Jogamos no lixo a história de vida de famílias construída de “recasamentos”.


Invalidamos a história de vida de mulheres que decidem não ser mães. As colocando em um lugar marginalizado, de quem é egoísta e mesquinha. As obrigamos à se justificar o tempo todo, explicando os motivos pelos quais decidiram não ser mães, como se fossem ser incompletas, frustradas e não realizadas como consequência desta escolha. Mesmo em um tempo em que está escolha é cada vez mais frequente, elas ainda são quase que condenadas como as bruxas queimadas nas fogueiras da inquisição.

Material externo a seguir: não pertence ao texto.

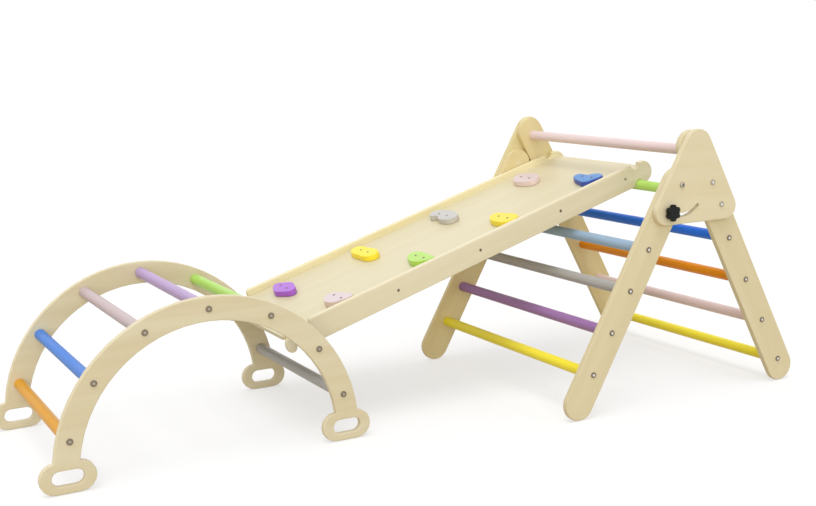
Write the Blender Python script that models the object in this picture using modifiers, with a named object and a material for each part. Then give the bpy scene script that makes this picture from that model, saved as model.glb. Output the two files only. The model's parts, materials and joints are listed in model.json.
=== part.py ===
# Toddler climbing set: an arch, a ramp with climbing holds and a folding triangle of two ladders.
# Lengths are in metres. X runs from the arch to the triangle, Y from near to far, Z up.

import math

import bmesh
import bpy
from mathutils import Matrix, Vector

# Boards, dowels and clearances
board_thickness = 0.015
board_edge_round = 0.0025
seat_gap = 0.0003
weld_distance = 0.00001
rung_radius = 0.0125
rung_end_round = 0.0015
rung_steps = 24
edge_round_steps = 1
smooth_angle = math.radians(50.0)
quarter_turn = math.pi / 2.0
half_turn = math.pi
full_turn = 2.0 * math.pi

# Triangle: ladder B stands still, ladder A folds towards it on the pivot bolts
leg_half_width = 0.0375
ladder_inner_y = 0.312
leg_end_steps = 12
ladder_b_lean = math.radians(28.3)
ladder_b_rung_pitch = 0.120
ladder_b_rung_count = 6
ladder_b_first_rung = 0.0205
ladder_b_past_top_rung = 0.0115
ladder_a_lean = math.radians(29.7)
ladder_a_rung_count = 4
ladder_a_first_rung = 0.0724
ladder_a_top_rung_below_ramp_rung = 0.110
pivot_below_b_top = 0.054
fold_clearance = 0.0015

# Apex plates, one on each outer side of the triangle, with a curved slot for the knob's stud
plate_left_reach = 0.038
plate_right_reach = 0.045
plate_below_slot = 0.016
plate_top_radius = 0.038
plate_corner_radius = 0.030
plate_corner_steps = 8
slot_half_width = 0.0045
slot_before_knob = math.radians(3.0)
slot_sweep = math.radians(77.0)
slot_steps = 12
slot_end_steps = 5

# Pivot bolts and star knobs
bolt_shank_radius = 0.004
bolt_hole_steps = 12
bolt_head_radius = 0.0065
bolt_head_height = 0.004
bolt_head_round = 0.0012
bolt_end_inset = 0.0005
bolt_steps = 20
knob_below_pivot = 0.0685
knob_stud_radius = 0.0038
knob_collar_radius = 0.010
knob_collar_height = 0.005
knob_radius = 0.019
knob_height = 0.012
knob_edge_round = 0.0025
knob_steps = 36
knob_lobes = 6
knob_scallop_radius = 0.006
knob_scallop_past_rim = 0.0005
knob_scallop_steps = 16
cutter_overrun = 0.004

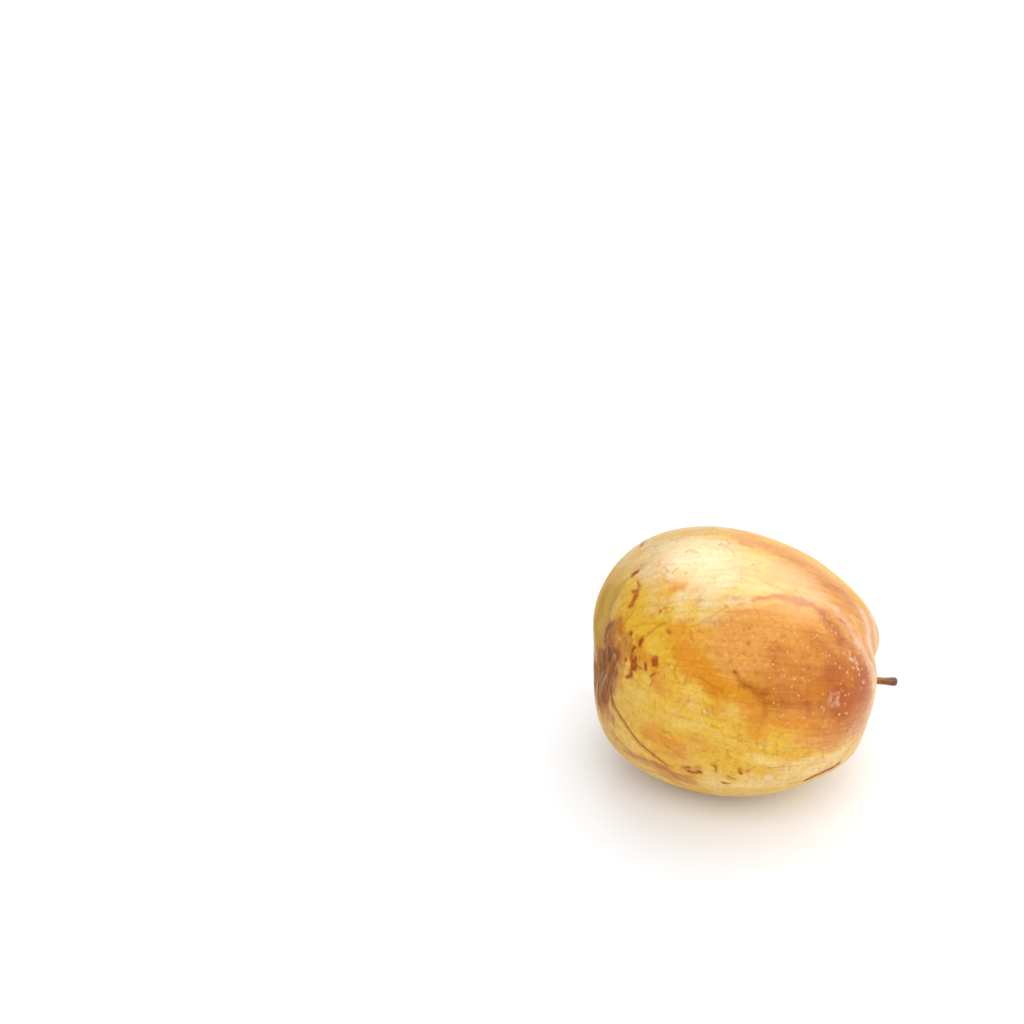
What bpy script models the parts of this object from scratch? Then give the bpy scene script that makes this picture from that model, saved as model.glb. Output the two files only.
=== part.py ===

Quando alimentamos o mito do instinto materno jogamos a empatia fora. Sim, mesmo aqueles que se dizem mais empáticos.


Precisamos olhar para a maternidade como um tema a ser discutido e pensado. Mãe como alguém de deseja maternar e assim o faz. E mulher como alguém que pode ou não desejar ser mãe.


Não estamos aqui dizendo que o amor materno não existe. Estamos é fazendo um convite para pensar a maternidade e tudo o que a envolve de uma outra ótica.


Mais braços estendidos e menos dedos apontados. Isso é o que se espera em tempos que tanto se prega empatia.